Your task: Below is a listing; reproduce each line of it exactly.
## Begin
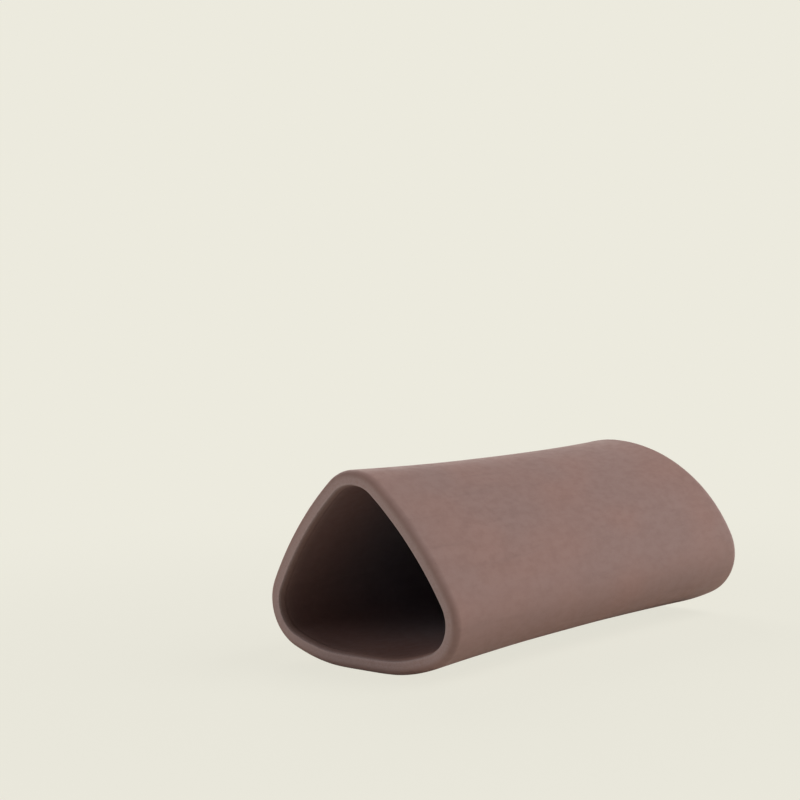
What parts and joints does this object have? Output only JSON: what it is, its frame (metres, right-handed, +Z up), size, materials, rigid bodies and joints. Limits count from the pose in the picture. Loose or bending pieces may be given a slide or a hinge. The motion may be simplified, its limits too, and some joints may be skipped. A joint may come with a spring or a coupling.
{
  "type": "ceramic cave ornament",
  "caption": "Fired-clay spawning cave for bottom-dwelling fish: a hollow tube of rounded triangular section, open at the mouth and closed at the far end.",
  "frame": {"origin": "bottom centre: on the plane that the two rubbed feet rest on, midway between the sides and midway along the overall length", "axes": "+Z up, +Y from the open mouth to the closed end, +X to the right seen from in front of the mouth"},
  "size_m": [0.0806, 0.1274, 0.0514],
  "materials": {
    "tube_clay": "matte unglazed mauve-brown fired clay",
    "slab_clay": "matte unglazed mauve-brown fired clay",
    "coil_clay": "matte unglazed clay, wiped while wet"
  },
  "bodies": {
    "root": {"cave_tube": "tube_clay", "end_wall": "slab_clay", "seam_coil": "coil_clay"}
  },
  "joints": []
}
## End
Solved problem:
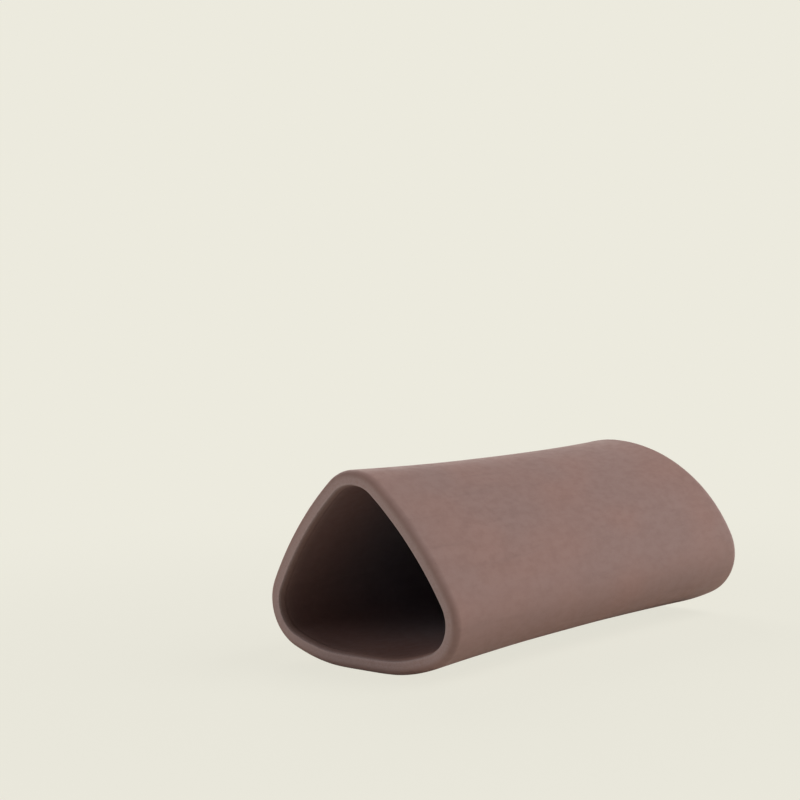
What parts and joints does this object have? Output only JSON: what it is, its frame (metres, right-handed, +Z up), size, materials, rigid bodies and joints. Limits count from the pose in the picture. Loose or bending pieces may be given a slide or a hinge. The motion may be simplified, its limits too, and some joints may be skipped. A joint may come with a spring or a coupling.
{
  "type": "ceramic cave ornament",
  "caption": "Fired-clay spawning cave for bottom-dwelling fish: a hollow tube of rounded triangular section, open at the mouth and closed at the far end.",
  "frame": {"origin": "bottom centre: on the plane that the two rubbed feet rest on, midway between the sides and midway along the overall length", "axes": "+Z up, +Y from the open mouth to the closed end, +X to the right seen from in front of the mouth"},
  "size_m": [0.0806, 0.1274, 0.0514],
  "materials": {
    "tube_clay": "matte unglazed mauve-brown fired clay",
    "slab_clay": "matte unglazed mauve-brown fired clay",
    "coil_clay": "matte unglazed clay, wiped while wet"
  },
  "bodies": {
    "root": {"cave_tube": "tube_clay", "end_wall": "slab_clay", "seam_coil": "coil_clay"}
  },
  "joints": []
}